It may not be a while(1) { ... }, but that GOTO at the end makes things functionally equivalent...
How does this not use a loop?
Don't have a Commodore Basic interpreter? this Perl 1-liner will do the same thing:
print ["/","\\"]->[rand(2)] while 1;
It has no start or end point, and for two arbitrary points you can't guarantee that a path exists.
There's a book about this? It looks like it just randomly prints either a forward slash or a backslash. The fact it appears to be a maze is just an artifact of the monospaced type. Am I missing something here?
Frontpage slashdot story with a 10 GOTO 10 and saying it's not a loop?
Dudes, just what the fuck. I ask you that.
1) It is an endless loop created by the GOTO command.
2) Is it a maze or does it just look like one? There is no indication that it actually creates a maze each and every time. It is more likely a pseudo random pattern that LOOKS like a maze.
Keep the Classic Slashdot.
Honestly, just don't.
The entire basis of the OS you are using is filled with them. Yes, Linux too.
Most of them are just contextual Gotos in the end, same thing. (in fact, there is literally some cases of actual Gotos since the other command-sensitive versions don't fit the roles)
Goto isn't evil, the developers who (ab)use it are.
Discuss.
The code selects at random one of two characters, which when printed at random may look like maze walls, and then prints them. Rince and repeat.
So basicallly it only prints garbage which was carefully selected. You get the same effect from any programming language which supports unicode, by randomly printing out unicode code points from the U+2500 - U+257f range.
... what about a solvable maze?
They're there in their room. You're on your own.
So apart from the loop from the goto then.
This article fails in English and fails in the content. Booya.
http://codeazur.com.br/stuff/fc64_final/
The impressive part of this is that they managed to fluff just one recursive rule into an entire book.

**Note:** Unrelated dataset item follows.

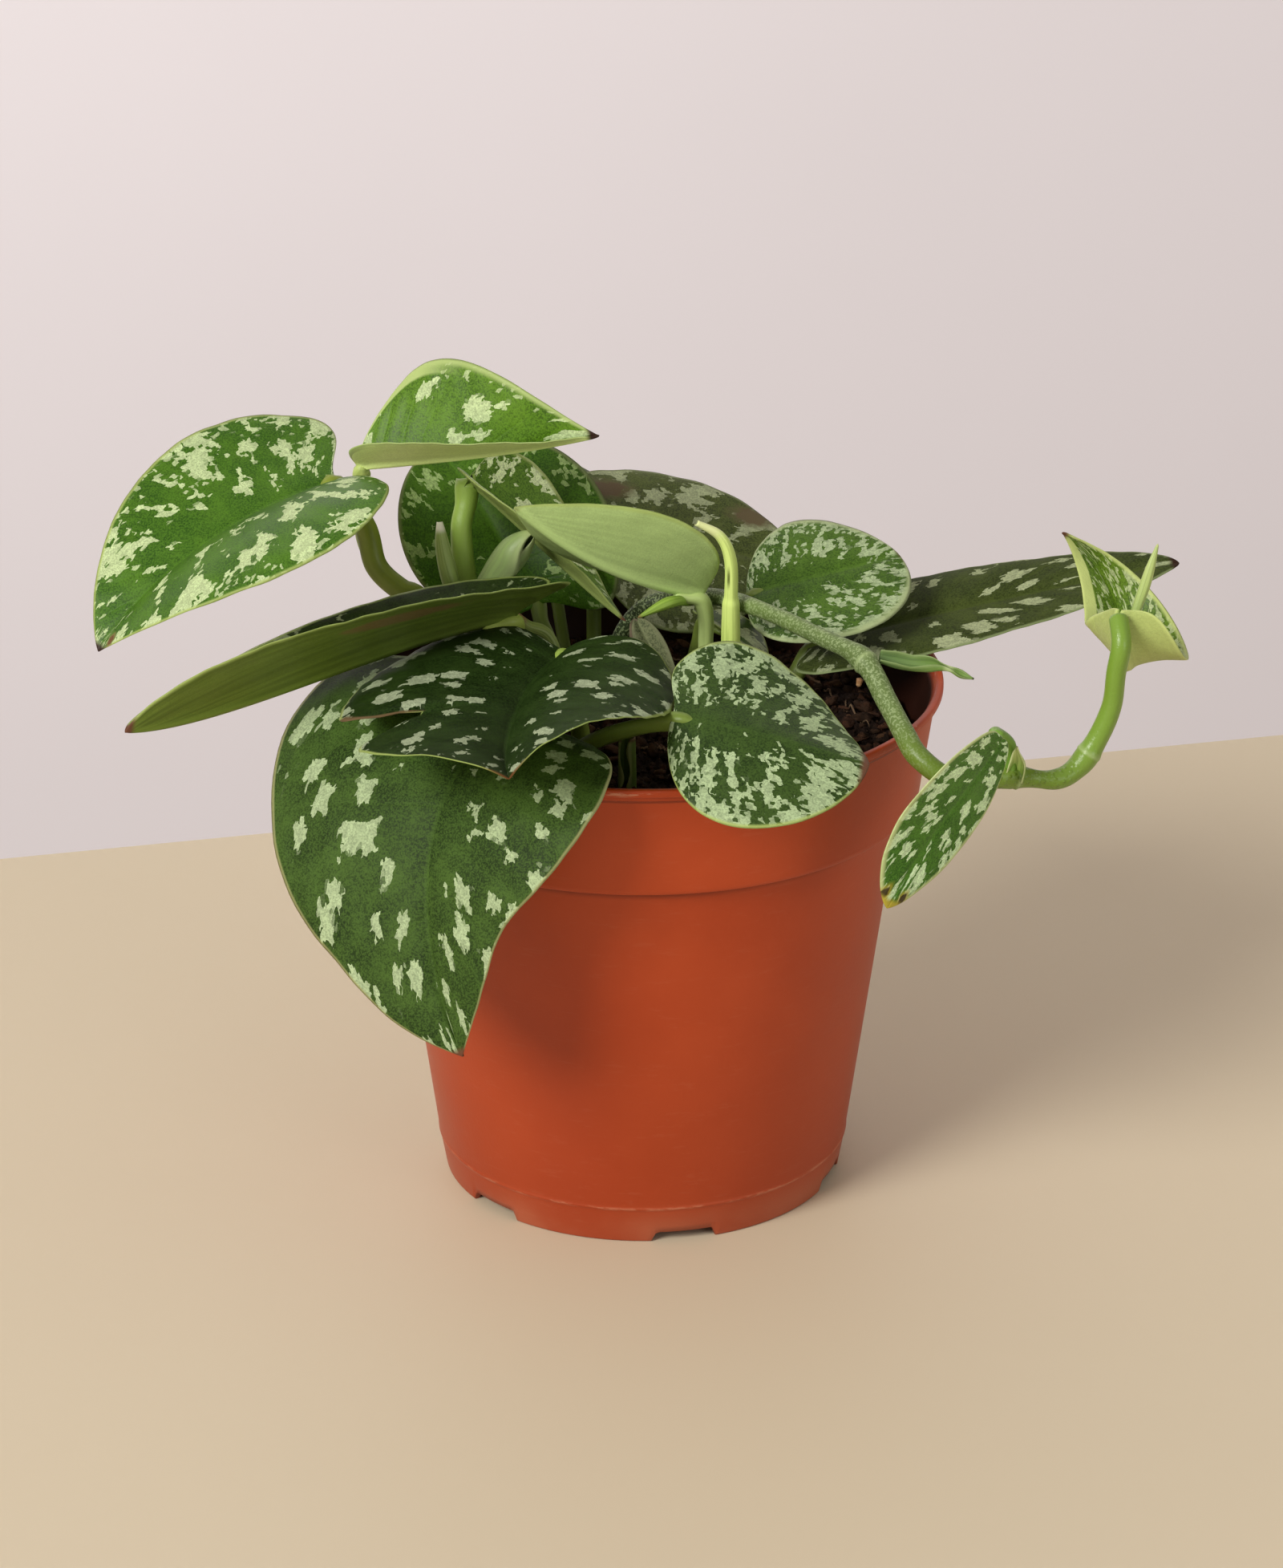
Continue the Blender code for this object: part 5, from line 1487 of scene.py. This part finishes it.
# %% Drill the drain holes
drills = bmesh.new()
for i in range(DRAIN_COUNT):
    made = bmesh.ops.create_cone(drills, cap_ends=True, segments=32, radius1=DRAIN_HOLE_RADIUS * MM,
                                 radius2=DRAIN_HOLE_RADIUS * MM, depth=6 * MM)
    angle = first_notch + i * notch_gap
    place = Vector((math.cos(angle), math.sin(angle), 0)) * DRAIN_HOLE_CIRCLE
    place.z = FLOOR_LIFT + 0.6
    bmesh.ops.translate(drills, vec=place * MM, verts=made["verts"])
drill_mesh = bpy.data.meshes.new("drain_drills")
drills.to_mesh(drill_mesh)
drills.free()
drill_piece = new_object("drain_drills", drill_mesh)
boolean = pot.modifiers.new("drain_holes", "BOOLEAN")
boolean.operation = "DIFFERENCE"
boolean.solver = "EXACT"
boolean.object = drill_piece
drilled = bpy.data.meshes.new_from_object(pot.evaluated_get(bpy.context.evaluated_depsgraph_get()))
pot.modifiers.clear()
pot.data = drilled
bpy.data.objects.remove(drill_piece)
print("pot:", len(pot.data.polygons), "faces,", DRAIN_COUNT, "notches and holes")


# %% Pot finish
def pot_material():
    """Satin terracotta plastic: faint clouds, fine grain, pale scuffs on the lip and a dusty foot, with
    painted shade low down, under the band and under the lip, and painted shade with peat stain on the inner
    wall.
    """
    material, tree = new_material("terracotta_plastic", 0.42, IOR=1.46, Specular_IOR_Level=0.35)
    place = object_place(tree)
    height = make("SeparateXYZ", place)[2]
    cloud = noise(place, 26.0, 4.0)
    fine = noise(place, 1500.0, 2.0)
    colour = blend(fade(cloud, 0.35, 0.68), (0.39, 0.047, 0.008, 1), (0.45, 0.06, 0.012, 1))
    # Painted shade: the colour darkens towards the foot, where less light reaches the pot.
    shade_toward_foot = fade(height, -20 * MM, 95 * MM, 0.58, 0.0)
    colour = blend(shade_toward_foot, colour, (0.22, 0.026, 0.005, 1))
    # Painted shade: a dark line just under the band's ledge and another just under the lip, where the
    # overhangs shade the wall.
    body_top = BAND_FOOT_HEIGHT * MM
    shade_below_band = fade(height, body_top - 2.4 * MM, body_top - 0.5 * MM, 0.0, 0.75)
    shade_below_band = shade_below_band * fade(height, body_top - 0.1 * MM, body_top + 0.1 * MM, 1.0, 0.0)
    lip_foot = (POT_HEIGHT - LIP_HEIGHT - 1.15) * MM
    shade_below_lip = fade(abs(height - lip_foot), 0.15 * MM, 0.45 * MM, 0.55, 0.0)
    colour = blend(maths("MAXIMUM", shade_below_band, shade_below_lip), colour, (0.1, 0.014, 0.004, 1))
    scratch = noise(stretch(place, (160.0, 160.0, 900.0)), 1.0, 5.0, Roughness=0.7)
    at_lip = fade(height, (POT_HEIGHT - 1.7) * MM, (POT_HEIGHT - 0.3) * MM)
    scuff = fade(scratch, 0.56, 0.68) * (at_lip + 0.05)
    colour = blend(scuff * 0.6, colour, (0.66, 0.33, 0.2, 1))
    at_foot = fade(height, 1 * MM, 9 * MM, 1.0, 0.0)
    dust = at_foot * fade(cloud, 0.4, 0.6, 0.05, 0.3)
    colour = blend(dust, colour, (0.46, 0.2, 0.11, 1))
    at_seam = fade(abs(height - SEAM_HEIGHT * MM), 0.0, 0.5 * MM, 0.35, 0.0)
    colour = blend(at_seam * fade(scratch, 0.45, 0.6), colour, (0.62, 0.3, 0.17, 1))
    # Painted shade, partly peat stain: the inner wall is painted near-black up to just under the lip.
    inside = point_value(tree, "inside")
    shade_and_peat_inside = inside * fade(height, 93.4 * MM, 94.9 * MM, 0.97, 0.2)
    colour = blend(shade_and_peat_inside, colour, (0.02, 0.008, 0.005, 1))
    rough = fade(cloud, 0.3, 0.7, 0.38, 0.48) + scuff * 0.25
    bump = fine * 0.5 + scuff * 0.8
    return finish_with(material, colour, rough, bump, distance=0.00006, strength=0.7)


settle(pot, ["pot"], pot_material())

# %% [markdown]
# ## Potting mix
#
# Peat is not a smooth disc.  Its surface has lumps and hollows, and on it lie crumbs, bark chips and a
# few root threads.  The plug is one turned sheet whose top follows a height formula.  The crumbs are one
# piece: a small rough ball, copied many times in one array with a size, a squash and a turn for each.

# %% The plug and its surface
SOIL_TOP = 84.0
PLUG_RADIUS = 49.0
TOP_ROWS = 110              # rows of the plug's sheet that lie on the open surface
PLUG_STEPS = 240


def soil_height(x, y):
    """Height of the mix in millimetres: two long waves and four rough ones."""
    long_wave = 0.7 * (np.sin(0.21 * x + 0.6) * np.cos(0.17 * y - 0.4) + 0.5 * np.sin(0.43 * y + 0.29 * x))
    place = np.stack([x, y], -1)
    return SOIL_TOP + 0.6 * long_wave + 1.3 * waves(place, (9.0, 4.1), 6) + 1.0 * waves(place, (2.1, 1.3), 9)


plug_profile = np.vstack([
    np.stack([np.linspace(0, PLUG_RADIUS, TOP_ROWS), np.full(TOP_ROWS, SOIL_TOP)], -1),
    [(BODY_TOP_RADIUS - WALL - 0.5, BAND_FOOT_HEIGHT - 1), (SEAM_RADIUS - WALL - 0.5, SEAM_HEIGHT + 1),
     (SEAM_RADIUS - WALL - 3, FLOOR_LIFT + 1.7), (0, FLOOR_LIFT + 1.7)],
])
plug_sheet = turned_sheet(plug_profile, PLUG_STEPS)[0]
plug_sheet[:TOP_ROWS, :, 2] = soil_height(plug_sheet[:TOP_ROWS, :, 0], plug_sheet[:TOP_ROWS, :, 1])
plug = surface("mix_plug", plug_sheet)


def mix_material(name, low, high):
    """Very dark brown with reddish flecks; a point value called tone picks lighter crumbs."""
    material, tree = new_material(name, 0.9, Specular_IOR_Level=0.1)
    tone = point_value(tree, "tone")
    place = object_place(tree)
    fine = noise(place, 900.0, 4.0)
    broad = noise(place, 260.0, 3.0)
    colour = blend(fade(fine, 0.35, 0.7), rgba(low), rgba(low, 2.3))
    colour = blend(fade(broad, 0.52, 0.72, 0.0, 0.6), colour, (0.085, 0.032, 0.014, 1))
    colour = blend(tone, colour, rgba(high))
    height = fine + broad
    return finish_with(material, colour, None, height, distance=0.0009, strength=1.0)


SOIL_DARK = (0.012, 0.007, 0.005)
settle(plug, ["potting_soil"], mix_material("mix_plug", SOIL_DARK, SOIL_DARK))


# %% Crumbs and chips
def ball_sheets(middles, sizes, turns, rows=6, columns=8, rough=0.18, seed=1):
    """Many rough balls at once, as an array of count x rows x columns x 3.

    A ball is (sin a cos b, sin a sin b, cos a), made rough by a random factor at every point, squashed to
    its three sizes, turned by its own rotation, and moved to its middle.
    """
    generator = np.random.default_rng(seed)
    a = np.linspace(0, np.pi, rows)[:, None]
    b = np.linspace(0, 2 * np.pi, columns, endpoint=False)[None, :]
    ball = np.stack(np.broadcast_arrays(np.sin(a) * np.cos(b), np.sin(a) * np.sin(b), np.cos(a)), -1)
    factor = 1 + rough * generator.uniform(-1, 1, (len(middles), rows, columns))
    factor[:, 0] = factor[:, 0, :1]
    factor[:, -1] = factor[:, -1, :1]
    shaped = ball * factor[..., None] * sizes[:, None, None, :]
    return np.einsum("nij,nrcj->nrci", turns, shaped) + middles[:, None, None, :]


def random_turns(generator, count, tilt=0.6):
    """Rotation matrices with any turn about Z and a small tilt, from random columns made square."""
    spin = generator.uniform(0, 2 * np.pi, count)
    ahead = unit(np.stack([np.cos(spin), np.sin(spin), tilt * generator.uniform(-1, 1, count)], -1))
    up = np.stack([tilt * generator.uniform(-1, 1, count), tilt * generator.uniform(-1, 1, count),
                   np.ones(count)], -1)
    left = unit(np.cross(up, ahead))
    return np.stack([ahead, left, np.cross(ahead, left)], -1)


def many_piece(name, sheets, tone):
    """One piece from many closed sheets of the same size, with one tone value for each sheet."""
    count, rows, columns = sheets.shape[:3]
    first_points = (np.arange(count) * rows * columns)[:, None, None]
    quads = (sheet_quads(rows, columns, ring=True) + first_points).reshape(-1, 4)
    points = sheets.reshape(-1, 3) * MM
    if signed_volume(points, quads) < 0:
        quads = quads[:, ::-1]
    return piece_from(mesh_from(name, points, quads, values={"tone": np.repeat(tone, rows * columns)}))


def scatter(count, reach):
    """Places spread evenly over a round patch of the mix: the distance out is reach * sqrt(random)."""
    spread = reach * np.sqrt(generator.uniform(0, 1, count))
    spin = generator.uniform(0, 2 * np.pi, count)
    return spread * np.cos(spin), spread * np.sin(spin)


generator = np.random.default_rng(12)
CRUMBS = 2600
x, y = scatter(CRUMBS, PLUG_RADIUS * 0.985)
grain_size = 0.3 + 1.25 * generator.uniform(0, 1, CRUMBS) ** 3.2
sizes = grain_size[:, None] * generator.uniform((0.8, 0.6, 0.4), (1.5, 1.1, 0.9), (CRUMBS, 3))
middles = np.stack([x, y, soil_height(x, y) + 0.25 * grain_size], -1)
tone = np.where(generator.uniform(size=CRUMBS) > 0.93, generator.uniform(0.3, 0.9, CRUMBS),
                generator.uniform(0, 0.16, CRUMBS))
crumbs = many_piece("mix_crumbs", ball_sheets(middles, sizes, random_turns(generator, CRUMBS)), tone)
settle(crumbs, ["potting_soil"],
       mix_material("mix_crumbs", (0.014, 0.008, 0.005), (0.11, 0.055, 0.028)))

CHIPS = 120
x, y = scatter(CHIPS, PLUG_RADIUS * 0.95)
chip_length = generator.uniform(1.6, 4.2, CHIPS)
sizes = chip_length[:, None] * generator.uniform((0.9, 0.22, 0.08), (1.0, 0.42, 0.18), (CHIPS, 3))
middles = np.stack([x, y, soil_height(x, y) + 0.5], -1)
tone = generator.uniform(0.0, 0.4, CHIPS)
chip_sheets = ball_sheets(middles, sizes, random_turns(generator, CHIPS, 0.3), 8, 8, 0.22, 3)
chips = many_piece("bark_chips", chip_sheets, tone)
settle(chips, ["potting_soil"],
       mix_material("bark_chips", (0.02, 0.01, 0.006), (0.12, 0.05, 0.025)))

# %% Root threads
THREADS = 42
THREAD_POINTS = 26
spin = generator.uniform(0, 2 * np.pi, THREADS)
spread = PLUG_RADIUS * generator.uniform(0.2, 0.9, THREADS)
heading = generator.uniform(0, 2 * np.pi, THREADS)
bends = np.cumsum(generator.normal(0, 0.2, (THREADS, THREAD_POINTS)), axis=1)
step = generator.uniform(0.35, 0.75, THREADS)[:, None]
x = (spread * np.cos(spin))[:, None] + np.cumsum(step * np.cos(heading[:, None] + bends), axis=1)
y = (spread * np.sin(spin))[:, None] + np.cumsum(step * np.sin(heading[:, None] + bends), axis=1)
outside = np.maximum(1, np.hypot(x, y) / (PLUG_RADIUS - 1))
x, y = x / outside, y / outside
along = np.linspace(0, 1, THREAD_POINTS)[None]
lift = 0.55 + 0.5 * np.sin(2 * np.pi * along) * generator.uniform(0, 1, THREADS)[:, None]
thread_paths = np.stack([x, y, soil_height(x, y) + lift], -1)
ahead = unit(np.gradient(thread_paths, axis=1))
side = unit(np.cross(ahead, (0, 0, 1.0)))
around = np.linspace(0, 2 * np.pi, 6, endpoint=False)
thin = generator.uniform(0.12, 0.34, THREADS)[:, None] * np.sin(np.pi * along) ** 0.3
ring = (np.cos(around)[:, None] * side[:, :, None]
        + np.sin(around)[:, None] * np.cross(side, ahead)[:, :, None])
threads = many_piece("root_threads", thread_paths[:, :, None] + thin[:, :, None, None] * ring,
                     generator.uniform(0.3, 1.0, THREADS))
settle(threads, ["potting_soil"],
       mix_material("root_threads", (0.05, 0.025, 0.015), (0.17, 0.11, 0.065)))
print("crumbs:", CRUMBS, "chips:", CHIPS, "threads:", THREADS)

# %% [markdown]
# ## The finished size
#
# The finished model is measured once more, and both boxes are kept side by side in a table; the finished
# size is printed.

# %% Measure the finished model
finished_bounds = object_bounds()
sizes = {"solids": [[float(value) for value in corner] for corner in solid_bounds],
         "finished": [[float(value) for value in corner] for corner in finished_bounds]}
print("finished model:", [round((high - low) / MM, 1) for low, high in zip(*finished_bounds)], "mm")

If Wolfram gets such bad reviews for stating the obvious of cellular automata after many thousands of experiments, why should we pay any attention to someone that has done just one?
It's just randomly printing forward and backward slashes, which line up because of the font. It's nifty, but hardly amazing.
And in fact, it appears Slashdot ran an article on this a decade ago when it was called DataGlyphs.
But what exactly is a maze? If you knowingly pick a valid start and end point, doesn't it become one? Isn't a maze basically a bunch of twisty lines designed to obfuscate the path from start to finish?
My first Journal Entry ever, in 8 years! http://slashdot.org/journal/365947/aphelion-scifi-fantasy-horror-poetry-webzine
/., in collaboration with the Erowid Vault. brings you "get high and watch this code run." Wow, it's so cool.
Sent from my ENIAC
So, printing / and \ in a randomish sequence makes what looks to be a maze. Oh, and having code jump to itself is apparently not a loop. Did I miss anything?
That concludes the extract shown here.